"L'esprit du samouraï": les ultranationalistes japonais sentent le vent tourner dans leur direction

Au volant de leurs fourgons diffusant des slogans pour le 84e anniversaire de l'attaque de Pearl Harbor, les membres du groupe ultra-nationaliste Taikosha voient leurs messages patriotiques paraître soudain moins marginaux au Japon, portés par le virage à droite de la Première ministre Sanae Takaichi.

Depuis son élection en octobre, cette ultra-conservatrice a engagé un bras de fer avec la Chine, prépare de nouvelles règles concernant les étrangers et veut interdire la profanation du drapeau japonais.

Son parti anti-immigration, Sanseito, a également obtenu des succès électoraux avec le slogan "Les Japonais d'abord".

Taikosha ne compte qu'une centaine de membres, pour la plupart des hommes de plus de cinquante ans.

Certains ont défilé lundi en uniforme militaire au sanctuaire Yasukuni, honorant les soldats morts dans les conflits menés par le Japon, mais aussi des officiers et hommes politiques condamnés pour crimes de guerre après la Seconde Guerre mondiale.

"Nous sommes un groupe qui a le courage de ses convictions. Pas du tout comme ces gens qui sautent dans le train du populisme", dit à l'AFP Naoto Ozawa, 52 ans, l'un des responsables de Taikosha.

"Je dirais que l'époque nous a enfin rattrapés. Cela fait 40 ou 50 ans que nous disons cela", ajoute-t-il en référence à la plateforme "Les Japonais d'abord".

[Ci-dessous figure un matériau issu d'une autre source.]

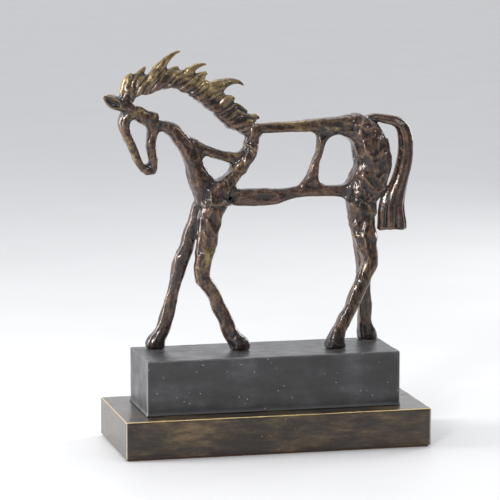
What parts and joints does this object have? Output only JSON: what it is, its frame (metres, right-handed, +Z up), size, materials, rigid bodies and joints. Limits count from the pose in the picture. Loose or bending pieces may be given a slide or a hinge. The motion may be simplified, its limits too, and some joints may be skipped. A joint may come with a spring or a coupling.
{
  "type": "bronze horse statue",
  "caption": "Openwork walking horse in patinated bronze, with a flame-like mane, standing on a stepped two-tier plinth.",
  "frame": {"origin": "centre of the cork's underside, on the surface that the statue stands on", "axes": "+Z up, -X the way the horse walks, -Y its near side"},
  "size_m": [0.35, 0.146, 0.4315],
  "materials": {
    "bronze": "antique brown patina, rubbed to gold on the edges, waxed",
    "upper_plinth": "matte charcoal, pitted",
    "lower_plinth": "mottled brown patina with a gold rubbed edge",
    "board": "hardboard, brown",
    "cork": "pressed cork",
    "steel": "zinc plated"
  },
  "bodies": {
    "root": {"head": "bronze", "near_ear": "bronze", "far_ear": "bronze", "crest": "bronze", "mane_ridge": "bronze", "mane_locks": "bronze", "throat": "bronze", "neck_brace": "bronze", "shoulder": "bronze", "back_bar": "bronze", "flank_bar": "bronze", "belly_bar": "bronze", "haunch": "bronze", "near_foreleg": "bronze", "far_foreleg": "bronze", "near_hind_leg": "bronze", "far_hind_leg": "bronze", "tail": "bronze", "upper_tier": "upper_plinth", "lower_tier": "lower_plinth", "base_panel": "board", "cork_sheet": "cork", "hoof_studs": "steel", "stud_washers": "steel", "stud_nuts": "steel", "tier_screws": "steel", "tier_washers": "steel", "panel_screws": "steel"}
  },
  "joints": []
}
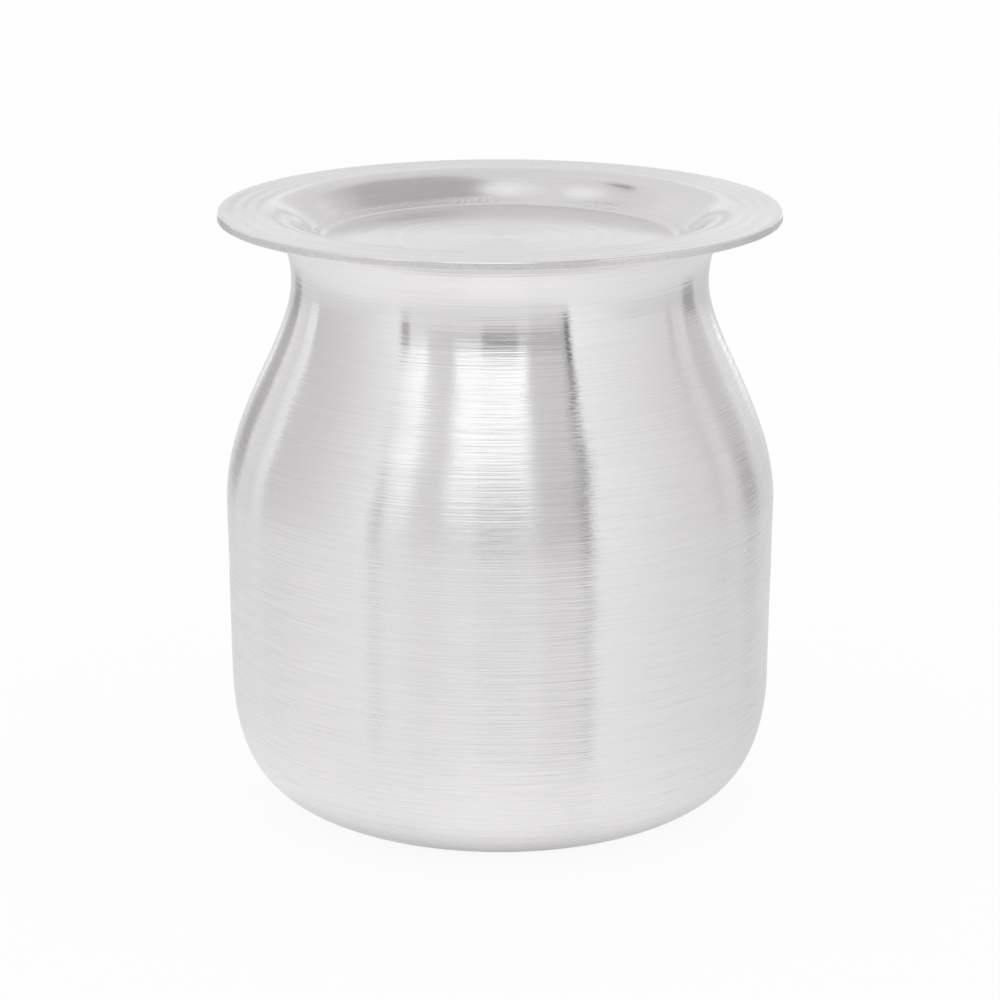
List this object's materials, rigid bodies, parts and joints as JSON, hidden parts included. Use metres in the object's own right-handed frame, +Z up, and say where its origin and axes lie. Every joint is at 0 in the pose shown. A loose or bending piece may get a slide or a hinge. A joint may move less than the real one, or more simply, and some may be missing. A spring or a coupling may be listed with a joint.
{
  "type": "lota",
  "caption": "Round-shouldered spun aluminium water pot with a narrow neck, a wide flat brim and a loose dished lid that sits on the brim.",
  "frame": {"origin": "centre of the flat base, on the surface that the pot stands on", "axes": "+Z up along the turning axis; X and Y are level and equal, as the pot is round"},
  "size_m": [0.1208, 0.1208, 0.1322],
  "materials": {
    "pot_metal": "satin spun aluminium with fine level turning marks",
    "lid_metal": "satin spun aluminium with fine round turning marks"
  },
  "bodies": {
    "pot": {"pot_body": "pot_metal"},
    "cover": {"lid": "lid_metal"}
  },
  "joints": [
    {"name": "lid_lift", "type": "slide", "parent": "pot", "child": "cover", "axis": [0, 0, 1], "range_m": [0, 0.08]}
  ]
}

- "Un Japon centré sur l'empereur" -

Ils n'apprécient pourtant guère Mme Takaichi --qui fréquentait régulièrement le même sanctuaire Yasukuni avant d'accéder aux responsabilités et a déjà exprimé des points de vue révisionnistes.

"Nous l'acceptons simplement", souffle Hitoshi Marukawa, 63 ans, le président du groupe, car elle incarne selon lui "la politique d'une nation vaincue".

Leur idéal? "Un Japon centré sur l'Empereur".

Fondé il y a 101 ans, Taikosha se revendique comme l'une des plus grandes organisations d'extrême droite du pays.

Quand ils ont défilé au sanctuaire Yasukuni d'un pas parfois désordonné, en brandissant le "drapeau du soleil levant", symbole du militarisme japonais en Asie, ils se sont inclinés profondément vers le palais impérial.

Puis ils ont embarqué dans des camionnettes noires couvertes de slogans comme "L'esprit du samouraï", dont les haut-parleurs crachaient des messages sur la "libération" d'une "nation vaincue".

L'excitation est montée d'un cran près de l'ambassade de Russie, alors que le différend territorial entre Tokyo et Moscou concernant des îles empêche la signature d'un traité de paix d'après-guerre.

"Dehors!" ont hurlé les manifestants.

- Liens avec les yakuzas -

Malgré l'évolution récente du Japon, Taikosha peine à recruter. Finie l'époque où la sous-culture des "bosozoku", les gangs de motards adolescents rebelles, fournissait un vivier de recrues prêtes à en découdre avec la police anti-émeute.

Le directeur général de Taikosha Gasho Murata, aujourd'hui employé de bureau, est lui-même ancien bosozoku.

"À l'époque, des gars comme moi devenaient soit militants d'extrême droite, soit yakuza", se souvient-il, lunettes noires sur le nez.

Mais les bosozoku ont quasiment disparu et les plateformes anonymes sur internet nourrissant des idées nationalistes se sont multipliées, réduisant l'appétit pour l'activisme hors-ligne.

Les autorités considèrent ces organisations comme des "sociétés politiques", mais aussi étroitement liées au milieu criminel.

Beaucoup "maintiennent des relations étroites avec des forces du crime organisé", les "organisations yakuzas se faisant parfois passer pour des groupes d'extrême droite", selon un rapport de l'Agence nationale de la police en 2020.

"Nous avons bien sûr des relations" avec les yakuzas, admet M. Marukawa, niant toutefois que ses membres en fassent partie.

Qualifiant les yakuzas de parangons de la "voie de l'homme", Murata affirme: "Leur chemin et celui des militants d'extrême droite sont finalement les mêmes. C'est l'esprit du samouraï."

"Quand, enfant, j'ai vu pour la première fois les camionnettes de Taikosha, ces hommes me semblaient des héros", raconte un livreur de 33 ans nommé Sato, l'un des plus jeunes membres.

"J'aime tellement le Japon que je ne suis jamais allé à l'étranger."